The FAA's Civil Aeromedical Institute (CAMI) in Oklahoma City, Oklahoma, performed toxicology tests on the front seat pilot. According to CAMI's report, carbon monoxide, cyanide, volatiles, and drugs were tested, and had positive results for 13 ug/ml acetaminophen detected in urine, and unspecified amounts of rosuvastatin detected in urine and liver.
According to FAA records, the airline transport pilot reported using lisinopril, rosuvastatin, and ezetimibe. Lisinopril is a blood pressure medication marked under a number of names including Zestril. Rosuvastatin and ezetimibe are cholesterol lowering medications marketed as Crestor and Zetia respectively. The pilot reported high blood pressure and elevated lipids treated with the aforementioned medications. Acetaminophen is a pain reliever marked under many names including Tylenol.
Rear Seat Pilot
The Pierce County Coroner conducted an autopsy on the rear seat pilot on June 5, 2014. The medical examiner determined that the cause of death was "multiple blunt force injuries."

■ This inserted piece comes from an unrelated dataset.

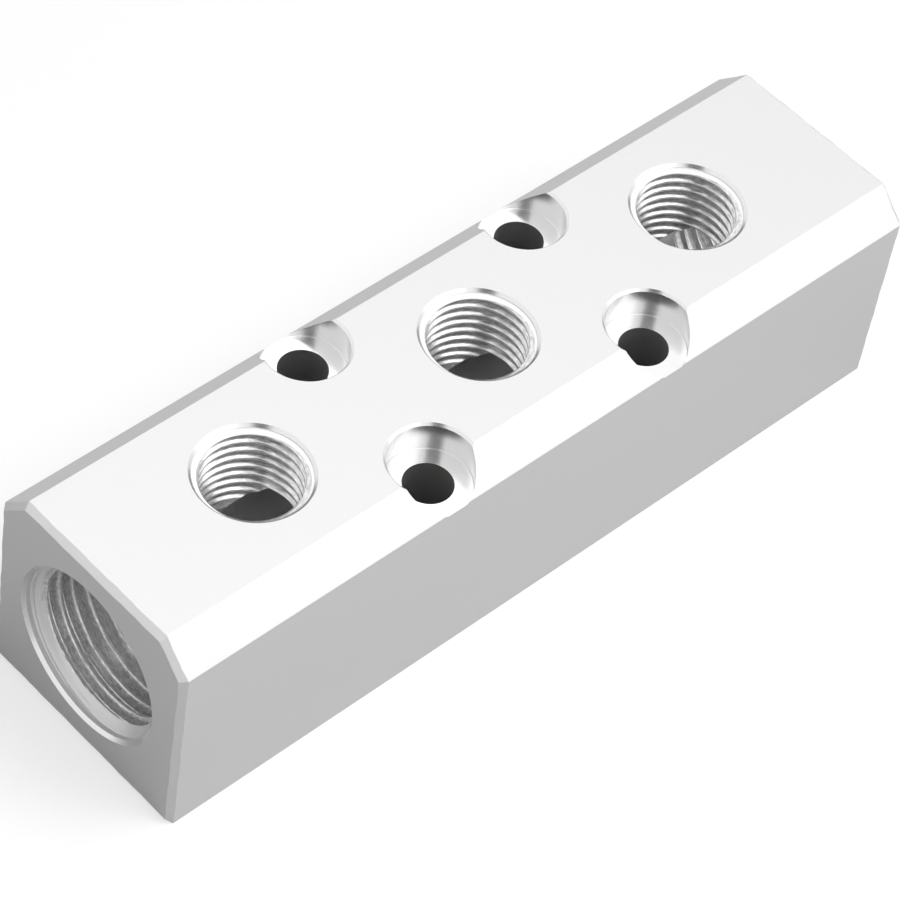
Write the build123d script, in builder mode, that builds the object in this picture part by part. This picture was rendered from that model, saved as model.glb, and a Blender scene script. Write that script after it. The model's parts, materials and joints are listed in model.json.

CAMI, performed toxicology tests on the rear seat pilot. According to CAMI's report, carbon monoxide, cyanide, volatiles, and drugs were tested, and had positive results for unspecified amounts of desmethylsertraline detected in urine and blood (heart), unspecified amounts of salicylate detected in urine, 0.203 ug/ml sertraline detected in blood (heart), and unspecified amounts of sertraline detected in urine.
Review of FAA records, the airline transport pilot rated passenger reported using simvastatin, a cholesterol lowering medications marketed as Zocor. He reported a history of a retained kidney stone that was reported to be non-operative and stable. According to an interview with the pilot's wife by the NTSB IIC, the passenger had started taking an antidepressant about 2 months prior to the accident, and on the day of the accident he appeared "pretty happy."
According to the Pierce County Medical Examiner autopsy report, the cardiovascular exam identified a 310-gram heart; the average weight for the heart of a man his weight is 317 grams (range 240-419 grams). The report identifies multifocal calcified atherosclerosis greater than 50 percent in each of the three main coronary vessels, with 80 percent occlusion middle aspect of the left anterior descending artery. The report noted that the heart muscle was without evidence of a new or old infarct.
Salicylate is the primary metabolite of aspirin, a pain reliever also used to prevent heart attacks in people who have had a heart attack in the past. Sertraline is an antidepressant also marketed as Zoloft.